--- Start of Available data ---

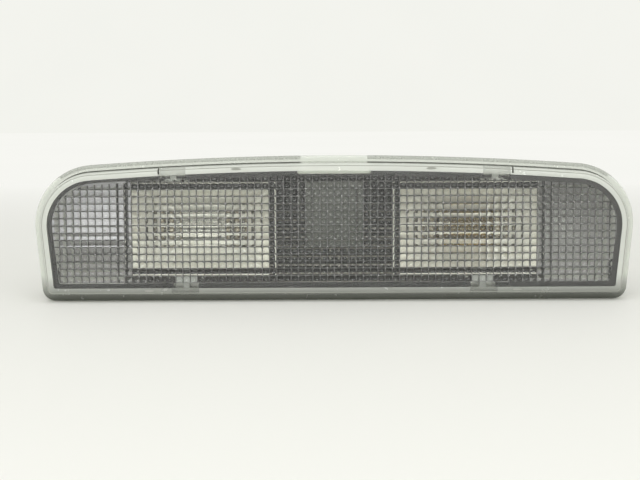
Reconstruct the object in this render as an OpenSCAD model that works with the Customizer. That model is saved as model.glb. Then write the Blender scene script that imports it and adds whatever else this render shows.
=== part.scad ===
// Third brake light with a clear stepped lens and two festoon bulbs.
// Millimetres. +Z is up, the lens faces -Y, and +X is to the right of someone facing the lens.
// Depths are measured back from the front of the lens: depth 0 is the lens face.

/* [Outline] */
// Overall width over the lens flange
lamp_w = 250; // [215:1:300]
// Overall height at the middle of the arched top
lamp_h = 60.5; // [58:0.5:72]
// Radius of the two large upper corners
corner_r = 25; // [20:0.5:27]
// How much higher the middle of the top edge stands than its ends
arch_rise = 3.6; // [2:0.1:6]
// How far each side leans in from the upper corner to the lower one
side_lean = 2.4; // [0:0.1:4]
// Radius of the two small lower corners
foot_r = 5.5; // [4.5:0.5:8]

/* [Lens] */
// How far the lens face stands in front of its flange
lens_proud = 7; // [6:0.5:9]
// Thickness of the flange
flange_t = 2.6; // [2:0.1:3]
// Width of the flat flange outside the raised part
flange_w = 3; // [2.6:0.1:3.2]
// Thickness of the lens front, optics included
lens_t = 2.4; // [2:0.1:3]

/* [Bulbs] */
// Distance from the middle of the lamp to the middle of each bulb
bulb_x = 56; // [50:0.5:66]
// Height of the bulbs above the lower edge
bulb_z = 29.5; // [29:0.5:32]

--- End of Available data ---

### [Stated task]
From the first line above through the line that contains "the lens face.", quote each line exactly. Output nothing more.

### [Complete output]
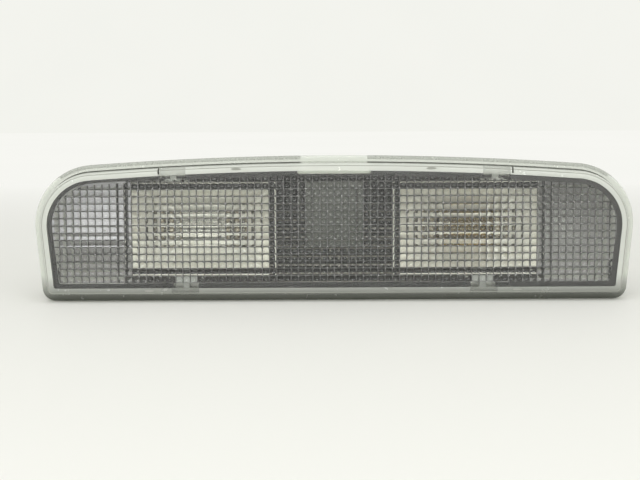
Reconstruct the object in this render as an OpenSCAD model that works with the Customizer. That model is saved as model.glb. Then write the Blender scene script that imports it and adds whatever else this render shows.
=== part.scad ===
// Third brake light with a clear stepped lens and two festoon bulbs.
// Millimetres. +Z is up, the lens faces -Y, and +X is to the right of someone facing the lens.
// Depths are measured back from the front of the lens: depth 0 is the lens face.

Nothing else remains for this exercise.